Betrachtet man nur die schweren Personenschäden von Kindern bis 14 Jahre, die den Unfall selbst verursacht haben (zu Fuss oder als Lenkende eines Fahrzeugs), entspricht dies 2 % aller schweren Personenschäden auf Schweizer Strassen (Ø 2018–2022). Der Anteil ist somit eher klein. Dies dürfte auch damit zusammenhängen, dass Kinder aktiv und unbegleitet wohl nur einen geringen Anteil der gesamten Verkehrsleistung ausmachen.
Schliesst man auch Unfälle ein, bei denen Jugendliche und junge Erwachsene (15–24 Jahre) als Lenkende eines Motorrads oder Personenwagens selbstverschuldet schwer verunfallt sind, erhöht sich der Anteil an allen schweren Personenschäden auf rund 9 %. Jedoch dürfte ein Teil dieser Unfälle auf andere Faktoren zurückzuführen sein als auf entwicklungsbedingte Einschränkungen (z. B. Vortrittsmissachtungen aufgrund von Übersehen einer Gefahr).
Quellen
[1] Schlag B, Richter S, Buchholz K, Gehlert T. Ganzheitliche Verkehrserziehung für Kinder und Jugendliche: Teil 1: Wissenschaftliche Grundlagen. Berlin: Gesamtverband der Deutschen Versicherungswirtschaft e.V. GDV; 2018. Forschungsberichte GDV Nr. 50.
[2] Uhr A. Entwicklungspsychologische Grundlagen: Überblick und Bedeutung für die Verkehrssicherheit. Bern: BFU, Beratungsstelle für Unfallverhütung; 2015. BFU-Grundlagen.

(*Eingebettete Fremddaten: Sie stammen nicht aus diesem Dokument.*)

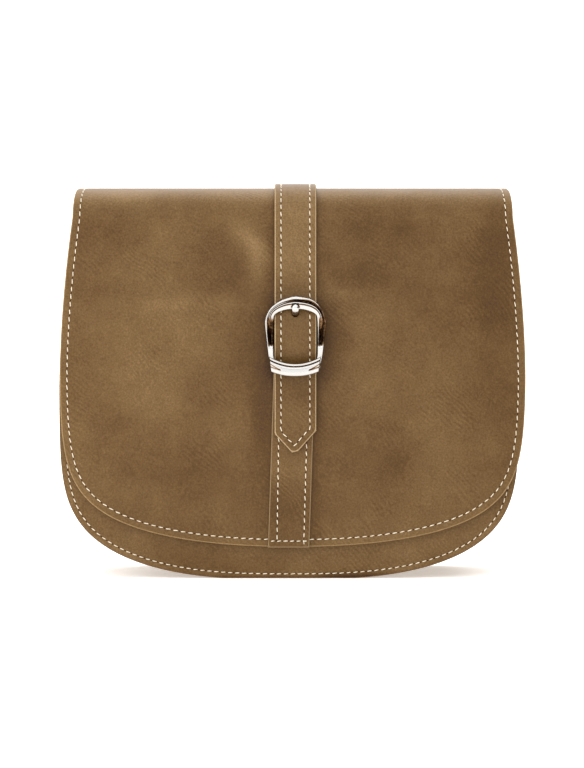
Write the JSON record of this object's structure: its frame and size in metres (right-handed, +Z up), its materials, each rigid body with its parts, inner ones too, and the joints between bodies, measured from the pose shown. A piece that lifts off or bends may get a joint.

[3] Uhr A, Ewert U, Niemann S et al. Sicherheit von Jugendlichen im Strassenverkehr. Bern: BFU, Beratungsstelle für Unfallverhütung; 2018. Sicherheitsdossier Nr. 17. DOI:10.13100/bfu.2.336.01.
[4] Gesamtverband der Deutschen Versicherungswirtschaft e.V. GDV, Unfallforschung der Versicherer UDV. Grundlagen der kindlichen Verkehrspädagogik. Berlin; 2018. Unfallforschung kompakt Nr. 79.
[5] Hertach P, Uhr A, Ewert U et al. Sicherheit von jungen Erwachsenen im Strassenverkehr. Bern: BFU, Beratungsstelle für Unfallverhütung; 2019. Sicherheitsdossier Nr. 18. DOI:10.13100/bfu.2.349.01.